Subject: Re: [boost] [OT?] SIMD and Auto-Vectorization (was Re: How to structurate libraries ?)
From: Simonson, Lucanus J (lucanus.j.simonson_at_[hidden])
Date: 2009-01-22 11:25:07
John Maddock wrote:
>>> Well, the whole discussion is about "optimal." If one doesn't care
>>> about "optimal" then a compiler will do just fine all the time and
>>> there's no need for a DSEL, asm or ugly gcc intrinsics.
>> What if we replace optimal with optimized?
>> Surely library code than gives a 4x speedup is desirable to have
>> even if you can hand generate code that gives you a 5x. Getting a 4x
>> speedup over naive simd-less in simple vector operations and still
>> being able to concentrate on the problem at hand instead of low
>> level optimization details sounds fantastic to me.
> Indeed, and like I keep saying: show us the code that produces the
> speedup and we can all stop arguing and start rejoycing :-)
The compiler doesn't do better than a good assembly programmer *can* do by hand, it does as well as a good assembly programmer *usually* does. Arguing for the compiler to perform SIMD optimization is in and of itself arguing for giving up optimal for good enough. Rather than pointing to the code that produces the speedup, we can point to the application domains where the speedup is realized. Video encoding is one place where SIMD becomes a big deal.

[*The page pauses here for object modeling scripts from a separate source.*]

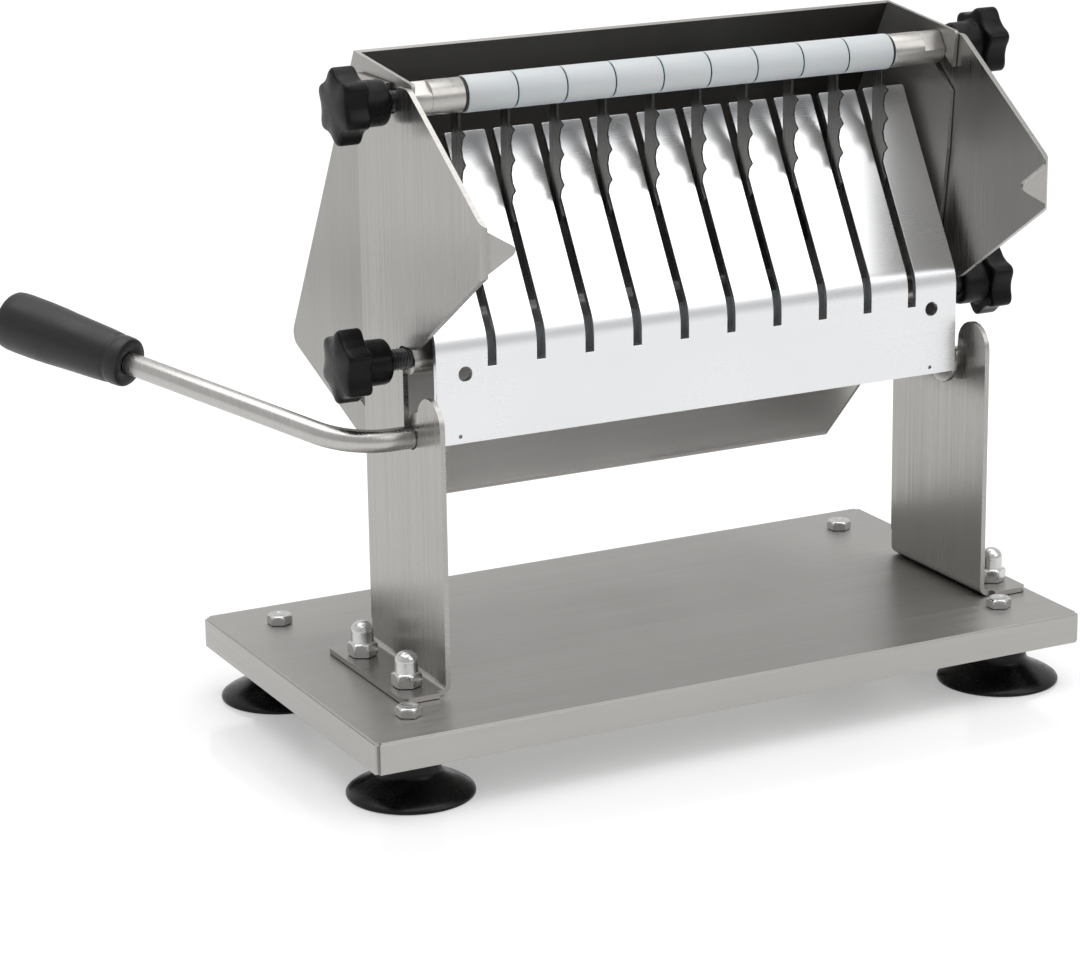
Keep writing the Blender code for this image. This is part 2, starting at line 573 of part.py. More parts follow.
def make_pusher_plate():
    path = rounded([PLATE_TOP, (*PLATE_BEND, 0.0182), PLATE_FOOT], closed=False)
    plate = flat("pusher_plate", offset_band(path, PLATE_SHEET), "YZ", PLATE_LEFT, PLATE_RIGHT, POLISHED)
    half = SLOT_WIDTH / 2
    slots = [[Vector((x - half, SLOT_FLOOR)), Vector((x + half, SLOT_FLOOR)), Vector((x + half, 0.2500)),
              Vector((x - half, 0.2500))] for x in map(blade_x, range(BLADES))]
    cut(plate, flat("slot_cut", slots[0], "XZ", -0.050, 0.020, holes=slots[1:]))

    slope = Vector((0, math.sin(PLATE_LEAN), math.cos(PLATE_LEAN)))
    out = Vector((1, 0, 0)).cross(slope)
    place = Matrix((Vector((1, 0, 0)), slope, out)).transposed().to_4x4()
    place.translation = Vector((0, *PLATE_TOP))
    walls = [(PLATE_LEFT, 1)]
    for x in map(blade_x, range(BLADES)):
        walls += [(x - half, -1), (x + half, 1)]
    walls.append((PLATE_RIGHT, -1))
    tips = []
    for x, inward in walls:
        edge = x - inward * 0.00002
        arc = [Vector((edge + inward * TOOTH_CORNER * (1 - math.sin(math.pi / 2 * k / 4)),
                       -TOOTH_CORNER * (1 - math.cos(math.pi / 2 * k / 4)))) for k in range(5)]
        tips.append([*arc, Vector((x - inward * 0.0008, -TOOTH_CORNER)), Vector((x - inward * 0.0008, 0.002)),
                     Vector((edge + inward * TOOTH_CORNER, 0.002))])
    cut(plate, mesh_object("tooth_corners", extruded_mesh("tooth_corners", tips, 0.012), place))

    holes = [circle(-0.0895, HOLE_Z, HOLE_R, 20), circle(0.1100, HOLE_Z, HOLE_R, 20),
             circle(-0.0920, DIMPLE_Z, DIMPLE_R, 8), circle(0.1097, DIMPLE_Z, DIMPLE_R, 8)]
    cut(plate, flat("plate_holes", holes[0], "XZ", -0.038, -0.028, holes=holes[1:]))
    carry(plate)


def make_bracket(name, x):
    """A small angle behind the plate: its web sits astride the axle."""
    back = PLATE_FOOT[0] + PLATE_SHEET + GAP
    low, high = 0.1185, 0.1390
    saddle_r = AXLE_R + GAP
    droop = math.asin((AXLE_Z - low) / saddle_r)
    angles = [math.pi + droop - (math.pi + 2 * droop) * k / 12 for k in range(13)]
    saddle = [Vector((AXLE_Y + saddle_r * math.cos(a), AXLE_Z + saddle_r * math.sin(a))) for a in angles]
    crest = rounded([saddle[-1], (-0.0150, low), (-0.0140, 0.1280, 0.004), (back + 0.0035, high),
                     (back, high)], closed=False, steps=4)
    web = [Vector((back, low)), *saddle, *crest[1:]]
    bracket = flat(name, web, "YZ", x - 0.001, x + 0.001, BRUSHED)
    join(bracket, box("bracket_foot", (x - 0.0008, back, low + 0.0012), (x + 0.0110, back + 0.0020, high - 0.001)))
    carry(bracket)


def arm_direction():
    return Vector((-math.sin(LEVER_TURN), math.cos(LEVER_TURN) * math.cos(LEVER_RISE),
                   math.cos(LEVER_TURN) * math.sin(LEVER_RISE)))


def round_bar(name, points):
    """A round bar along a path, as one closed body."""
    curve = bpy.data.curves.new(name, "CURVE")
    curve.dimensions = "3D"
    curve.bevel_depth = AXLE_R
    curve.bevel_resolution = 3
    curve.use_fill_caps = True
    spline = curve.splines.new("POLY")
    spline.points.add(len(points) - 1)
    for slot, point in zip(spline.points, points):
        slot.co = (*point, 1.0)
    holder = bpy.data.objects.new(f"{name}_path", curve)
    tools.objects.link(holder)
    bpy.context.view_layer.update()
    depsgraph = bpy.context.evaluated_depsgraph_get()
    mesh = bpy.data.meshes.new_from_object(holder.evaluated_get(depsgraph))
    bpy.data.objects.remove(holder, do_unlink=True)
    bm = bmesh.new()
    bm.from_mesh(mesh)
    bmesh.ops.remove_doubles(bm, verts=bm.verts, dist=0.00001)
    bmesh.ops.recalc_face_normals(bm, faces=bm.faces)
    bm.to_mesh(mesh)
    bm.free()
    return mesh_object(name, mesh, Matrix(), FASTENER)


def make_lever():
    """Axle and bend are one bar with two washers welded on; the straight arm goes on from the bend."""
    corner = Vector((LEVER_BEND_X, AXLE_Y, AXLE_Z))
    arm = arm_direction()
    inward = Vector((1, 0, 0))
    half = inward.angle(arm) / 2
    centre = corner + (inward + arm).normalized() * (LEVER_BEND_R / math.sin(half))
    first = corner + inward * (LEVER_BEND_R / math.tan(half)) - centre
    axis = inward.cross(arm).normalized()
    sweep = math.pi - 2 * half
    points = [Vector((0.1318, AXLE_Y, AXLE_Z))]
    points += [centre + Matrix.Rotation(-sweep * k / 8, 3, axis) @ first for k in range(9)]
    rod = round_bar("lever_rod", points)
    for low, high in ((-0.1037, -0.1019), (0.1222, 0.1242)):
        washer = turned("axle_washer", ((0, high), (0.0090, high), (0.0090, low), (0, low)),
                        along_x(0, AXLE_Y, AXLE_Z), steps=32)
        join(rod, washer)
    carry(rod)
    carry(round_bar("lever_arm", [points[-1] + arm * GAP, corner + arm * (GRIP_START + 0.040)]))


def make_grip():
    """Barrelled handle, pushed over the end of the arm."""
    length = GRIP_LENGTH
    outside = [(0.0100, length), (0.0108, length - 0.0005), (0.0113, length - 0.0018), (0.0115, length - 0.0060),
               (0.0114, length - 0.0150), (0.0108, length * 0.5), (0.0101, length * 0.22), (0.0096, 0.0050),
               (0.0094, 0.0016), (0.0088, 0.0)]
    profile = [(0, length), *outside, (AXLE_R + GAP, 0.0), (AXLE_R + GAP, 0.0420), (0, 0.0420)]
    arm = arm_direction()
    start = Vector((LEVER_BEND_X, AXLE_Y, AXLE_Z)) + arm * GRIP_START
    place = Matrix.Translation(start) @ arm.to_track_quat("Z", "Y").to_matrix().to_4x4()
    carry(turned("lever_grip", profile, place, BLACK_PLASTIC, steps=16))


# ---------------------------------------------------------------- build
make_base()
for side, side_name in ((-1, "left"), (1, "right")):
    for y, end_name in ((-FOOT_Y, "front"), (FOOT_Y, "rear")):
        make_foot(f"suction_foot_{end_name}_{side_name}", side * FOOT_X, y)
        make_foot_bolt(f"foot_bolt_{end_name}_{side_name}", side * FOOT_X, y)
    make_upright(f"{side_name}_upright", side)
    for y, end_name in zip(NUT_YS, ("rear", "front")):
        make_acorn_nut(f"acorn_nut_{end_name}_{side_name}", HEAD_X + side * NUT_X, y)
make_catcher()
make_blades()
make_bar("upper", UPPER_Y, UPPER_Z, CATCHER_HALF - CATCHER_SHEET - GAP, (math.radians(58), math.radians(36)))
make_bar("lower", LOWER_Y, LOWER_Z, SPAN - GAP, (math.radians(40), math.radians(70)))
make_knob("star_knob_upper_left", -1, UPPER_Y, UPPER_Z, 0.0030, math.radians(8))
make_knob("star_knob_lower_left", -1, LOWER_Y, LOWER_Z, 0.0068, math.radians(-6))
make_knob("star_knob_upper_right", 1, UPPER_Y, UPPER_Z, 0.0010, math.radians(14))
make_knob("star_knob_lower_right", 1, LOWER_Y, LOWER_Z, 0.0030, math.radians(4))
make_pusher_plate()
make_bracket("pusher_bracket_left", -0.0920)
make_bracket("pusher_bracket_right", 0.1040)
make_lever()
make_grip()
bpy.context.view_layer.update()
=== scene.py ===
"""Looks of the hand-lever sausage slicer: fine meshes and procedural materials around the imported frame.

Everything is in metres in the frame's own axes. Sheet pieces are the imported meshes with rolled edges;
turned, moulded and threaded pieces are built here at full roundness from the boxes that the frame gives.
"""

import json
import math

import bmesh
import bpy
import numpy as np
from mathutils import Matrix, Vector


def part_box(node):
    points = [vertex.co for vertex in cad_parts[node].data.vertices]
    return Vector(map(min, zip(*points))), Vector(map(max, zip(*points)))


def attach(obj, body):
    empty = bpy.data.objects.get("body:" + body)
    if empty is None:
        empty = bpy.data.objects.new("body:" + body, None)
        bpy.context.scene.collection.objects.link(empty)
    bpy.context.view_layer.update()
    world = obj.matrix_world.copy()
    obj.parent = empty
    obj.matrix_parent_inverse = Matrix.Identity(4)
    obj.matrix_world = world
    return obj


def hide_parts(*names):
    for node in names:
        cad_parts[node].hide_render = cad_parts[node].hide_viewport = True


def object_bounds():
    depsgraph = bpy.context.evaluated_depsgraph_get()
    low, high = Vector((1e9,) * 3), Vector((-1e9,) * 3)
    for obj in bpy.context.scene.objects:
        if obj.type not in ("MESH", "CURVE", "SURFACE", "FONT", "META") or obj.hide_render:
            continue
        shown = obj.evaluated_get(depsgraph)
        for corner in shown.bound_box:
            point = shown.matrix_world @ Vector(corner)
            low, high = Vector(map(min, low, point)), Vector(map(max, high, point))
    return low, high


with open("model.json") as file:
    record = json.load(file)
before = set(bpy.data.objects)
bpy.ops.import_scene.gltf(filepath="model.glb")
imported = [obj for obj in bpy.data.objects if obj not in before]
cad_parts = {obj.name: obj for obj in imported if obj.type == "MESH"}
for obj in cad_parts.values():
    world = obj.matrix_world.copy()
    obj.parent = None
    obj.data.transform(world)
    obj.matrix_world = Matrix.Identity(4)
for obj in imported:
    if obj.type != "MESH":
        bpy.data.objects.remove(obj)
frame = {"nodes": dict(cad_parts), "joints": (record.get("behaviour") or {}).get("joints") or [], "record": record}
CAD_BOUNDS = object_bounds()
RECORD = frame["record"]
JOINTS = {joint["name"]: joint for joint in frame["joints"]}


def centre(node):
    low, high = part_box(node)
    return (low + high) / 2


def body_of(node):
    for body, nodes in RECORD["behaviour"]["bodies"].items():
        if node in nodes:
            return body
    raise KeyError(node)


STAND = centre("base_plate")
STAND.z = 0.0
BASE_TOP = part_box("base_plate")[1].z
HINGE = Vector(JOINTS["pusher_hinge"]["pos_m"])
GAP = 0.0003                      # clearance between pieces that touch
BLADES = sorted(node for node in frame["nodes"] if node.startswith("blade_"))


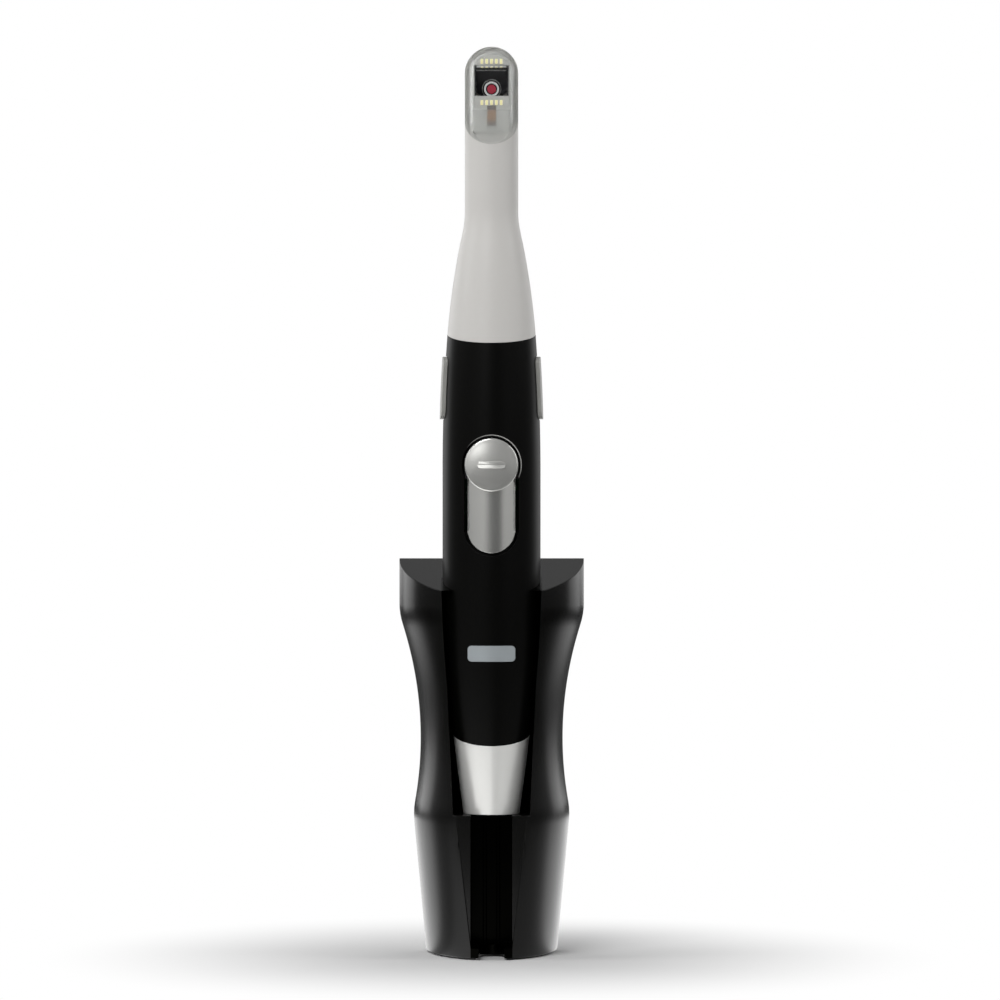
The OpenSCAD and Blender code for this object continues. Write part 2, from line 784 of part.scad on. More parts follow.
// Flared faces in front of the seat: as wide as the mouth at the seat, down to the slot at the floor
flare_inset = 0.7;
flare_half = mouth_w / 2 - flare_inset;
flare_y = -holder_depth * sqrt(1 - (2 * flare_half / holder_w(seat_z)) ^ 2);
module flare(grow) {
    low = slot_w / 2 + grow;
    high = flare_half + grow;
    translate([0, flare_y + grow, 0]) rotate([90, 0, 0]) linear_extrude(holder_depth)
        polygon([[-low, floor_top], [low, floor_top], [high, seat_z + fit], [-high, seat_z + fit]]);
}
module holder_hollow() {
    difference() {
        loft(floor_top, channel_top, holder_wall, 1);
        above(holder_h - lid_drop, top_slope);
        channel(seat_z - seat_t, holder_wall);
        slot(holder_wall, 0, seat_z);
        flare(holder_wall);
        for (p = BOSSES) translate([p[0], 0, 0]) disc_y(boss_d, p[1], -holder_depth, -plate_thick);
    }
}
module holder_shell() {
    color([0.08, 0.08, 0.08]) in_holder() {
        difference() {
            loft(pad_rise, channel_top, 0, 0);
            above(holder_h, top_slope);
            holder_hollow();
            channel(seat_z, 0);
            slot(0, floor_top, seat_z + 1);
            flare(0);
            floor_notch(0, 0);
            for (p = BOSSES) translate([p[0], 0, 0])
                disc_y(back_screw_d + 2 * slip, p[1], -back_screw_l - 1, 1);
        }
        for (x = [-rib_x, rib_x]) translate([x, 0, 0])
            block(rib_w, slot_back - axis_back - rib_h, slot_back - axis_back + 0.1, floor_top - 0.1, seat_z - seat_t);
    }
}
module floor_notch(grow, z0) {
    w = notch_w + 2 * grow;
    y = notch_l - holder_depth - notch_w / 2;
    translate([0, y, z0 - 1]) cylinder(d = w, h = floor_top + 2);
    block(w, -2 * holder_depth, y, z0 - 1, z0 + floor_top + 1);
}
module back_plate() {
    low = floor_top + fit;
    high = holder_h - lid_drop - plate_thick * tan(top_slope) - fit;
    zs = levels(low, high);
    edge = [for (z = zs) [holder_w(z) / 2 - holder_wall - fit, z]];
    color([0.12, 0.12, 0.12]) in_holder() difference() {
        rotate([90, 0, 0]) linear_extrude(plate_thick)
            polygon(concat(edge, [for (i = [len(edge) - 1:-1:0]) [-edge[i][0], edge[i][1]]]));
        for (p = BOSSES) translate([p[0], 0, 0]) {
            disc_y(back_screw_d + 2 * slip, p[1], -big / 8, 1);
            disc_y(back_head_d + 2 * slip, p[1], -plate_thick / 2, 1);
        }
    }
}
module back_screws() {
    color([0.6, 0.6, 0.6]) in_holder() for (p = BOSSES) translate([p[0], 0, 0]) {
        disc_y(back_head_d, p[1], -plate_thick / 2, 0);
        disc_y(back_screw_d, p[1], -back_screw_l, -plate_thick / 4);
    }
}
pad_inset = 0.8;
module foot_pad() {
    color([0.12, 0.12, 0.12]) in_holder() difference() {
        linear_extrude(pad_rise) polygon(plan(foot_w - 2 * pad_inset, pad_inset, 0));
        floor_notch(pad_inset, 0);
    }
}

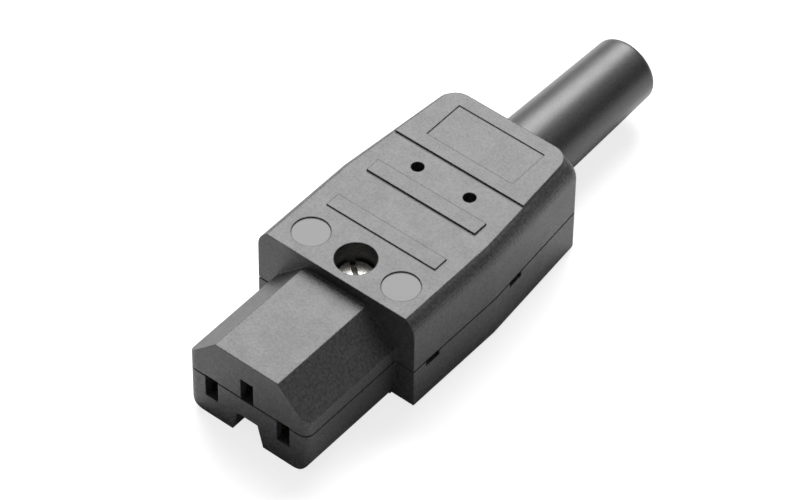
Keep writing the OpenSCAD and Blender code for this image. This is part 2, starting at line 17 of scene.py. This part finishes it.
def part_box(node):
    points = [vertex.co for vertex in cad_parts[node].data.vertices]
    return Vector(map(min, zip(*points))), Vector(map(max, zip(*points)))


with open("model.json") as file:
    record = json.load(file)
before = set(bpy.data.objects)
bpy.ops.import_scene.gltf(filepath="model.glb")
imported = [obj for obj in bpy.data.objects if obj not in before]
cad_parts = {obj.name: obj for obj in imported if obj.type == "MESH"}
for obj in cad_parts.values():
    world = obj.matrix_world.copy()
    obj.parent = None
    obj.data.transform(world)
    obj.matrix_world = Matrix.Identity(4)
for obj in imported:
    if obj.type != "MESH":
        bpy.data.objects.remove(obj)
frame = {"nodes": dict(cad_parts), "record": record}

LOG = logging.getLogger("connector")
MM = 0.001
MARK_PAINTED_SHEEN = 1.5  # painted sheen: a polished mark's floor is coloured lighter to stand in for its reflection, in parts of the grained plastic's colour
MARK_SMOOTHER = 0.03  # how much less rough a polished mark is
ROUGHNESS_SPREAD = 0.015  # how far the plastic's roughness wanders either way
FACE_RAISED = 0.3 * MM  # the top of the rear panel over the face that carries the marks
MARK_PLACE = 8.8 * MM  # each mark's centre, from the middle
MARK_RADIUS = 3.04 * MM


# ----------------------------------------------------------------------------------------------
# Small helpers
# ----------------------------------------------------------------------------------------------
def linear(hex_code: str) -> tuple[float, float, float, float]:
    """Turns an sRGB hex colour into linear RGBA.

    Args:
        hex_code: six hex digits with a leading hash.

    Returns:
        The linear colour with an alpha of 1.
    """
    channels = [int(hex_code[i:i + 2], 16) / 255 for i in (1, 3, 5)]
    curve = [c / 12.92 if c <= 0.04045 else ((c + 0.055) / 1.055) ** 2.4 for c in channels]
    return (curve[0], curve[1], curve[2], 1.0)


def add_node(
        tree: bpy.types.NodeTree, kind: str, sockets: dict | None = None, **settings) -> bpy.types.Node:
    """Adds a node with its settings, and sets or links its inputs.

    Args:
        tree: the node tree that takes the node.
        kind: Blender's name of the node type.
        sockets: input name or index, with the value or the output socket that it gets.
        settings: attributes of the node.

    Returns:
        The new node.
    """
    node = tree.nodes.new(kind)
    for name, value in settings.items():
        setattr(node, name, value)
    for socket, value in (sockets or {}).items():
        if isinstance(value, bpy.types.NodeSocket):
            tree.links.new(value, node.inputs[socket])
        else:
            node.inputs[socket].default_value = value
    return node


def new_material(name: str) -> tuple[bpy.types.Material, bpy.types.NodeTree]:
    """Makes an empty node material.

    Args:
        name: the material's name.

    Returns:
        The material and its cleared node tree.
    """
    material = bpy.data.materials.new(name)
    material.use_nodes = True
    material.node_tree.nodes.clear()
    return material, material.node_tree


def dress(node_name: str, material: bpy.types.Material) -> None:
    """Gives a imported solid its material.

    Args:
        node_name: the solid's node.
        material: what it is made of.
    """
    solid = frame["nodes"][node_name]
    solid.data.materials.clear()
    solid.data.materials.append(material)
    LOG.info("dressed %s with %s", node_name, material.name)


# ----------------------------------------------------------------------------------------------
# Finishes
# ----------------------------------------------------------------------------------------------
@dataclass(frozen=True)
class InsertMark:
    """Round mark of a polished mould insert, sunk a little into the top face. Its floor carries a painted
    sheen: a lighter colour that stands in for its reflection.
    """

    centre: Vector
    radius: float
    floor: float
    depth: float = 0.2 * MM

    def mask(self, tree: bpy.types.NodeTree, place: bpy.types.NodeSocket) -> bpy.types.NodeSocket:
        """Adds the nodes that are 1 on the mark's floor and 0 elsewhere.

        Args:
            tree: the material's node tree.
            place: Object coordinates.

        Returns:
            The mask's socket.
        """
        nearest = Vector((self.centre.x, self.centre.y, self.floor))
        folded = add_node(tree, "ShaderNodeVectorMath", {0: place}, operation="ABSOLUTE")
        spread = add_node(tree, "ShaderNodeSeparateXYZ", {0: folded.outputs[0]})
        own = add_node(tree, "ShaderNodeSeparateXYZ", {0: place})
        mirrored = add_node(tree, "ShaderNodeCombineXYZ", {
            "X": spread.outputs["X"], "Y": own.outputs["Y"], "Z": own.outputs["Z"]})
        away = add_node(tree, "ShaderNodeVectorMath", {
            0: mirrored.outputs[0], 1: nearest}, operation="SUBTRACT")
        parts = add_node(tree, "ShaderNodeSeparateXYZ", {0: away.outputs[0]})
        flat = add_node(tree, "ShaderNodeCombineXYZ", {"X": parts.outputs["X"], "Y": parts.outputs["Y"]})
        reach = add_node(tree, "ShaderNodeVectorMath", {0: flat.outputs[0]}, operation="LENGTH")
        inside = add_node(tree, "ShaderNodeMath", {
            0: reach.outputs["Value"], 1: self.radius}, operation="LESS_THAN")
        level = add_node(tree, "ShaderNodeMath", {0: parts.outputs["Z"]}, operation="ABSOLUTE")
        near = add_node(tree, "ShaderNodeMath", {
            0: level.outputs[0], 1: self.depth / 4}, operation="LESS_THAN")
        both = add_node(tree, "ShaderNodeMath", {
            0: inside.outputs[0], 1: near.outputs[0]}, operation="MULTIPLY")
        return both.outputs[0]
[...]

Very often when comparing processors using benchmarks there will be a pronounced difference in performance for video encoding that isn't there on other benchmarks because of the use of SSE in the benchmark. As John points out, these fantastic performance benefits just aren't in the offing for most applications. Sometimes I write C++ code that looks a little like verilog and I think to myself, wow, this would be screamingly fast in hardware. For video encoding and other very important applications they actually do implement such functions in hardware, they know exactly where they want to use that hardware in the code. I think it makes perfect sense for Adobe (for instance) to implement a library of image processing primitives based on SIMD that detects the hardware at runtime and chooses the appropriate implementation for that hardware so that the binary rather than the code is portable across x86 platforms. It does not, however, make sense for them to open source such a library because it is sufficiently difficult to implement that it represents a competitive advantage. SIMD is hard, and if you stand to benefit from it, you have to use it in order to compete. I sympathise with the OP, I think an open source SIMD library could be a real help to guys like him. He should be asking the hardware manufacturers for support instead of boost. A SIMD library could be seen as comparable to TBB, for example, but the number of applications where it could be applied is much less, so it might be easier to just write the intrinsics in the few places where it actually matters, the places where you want hand crafted code anyway.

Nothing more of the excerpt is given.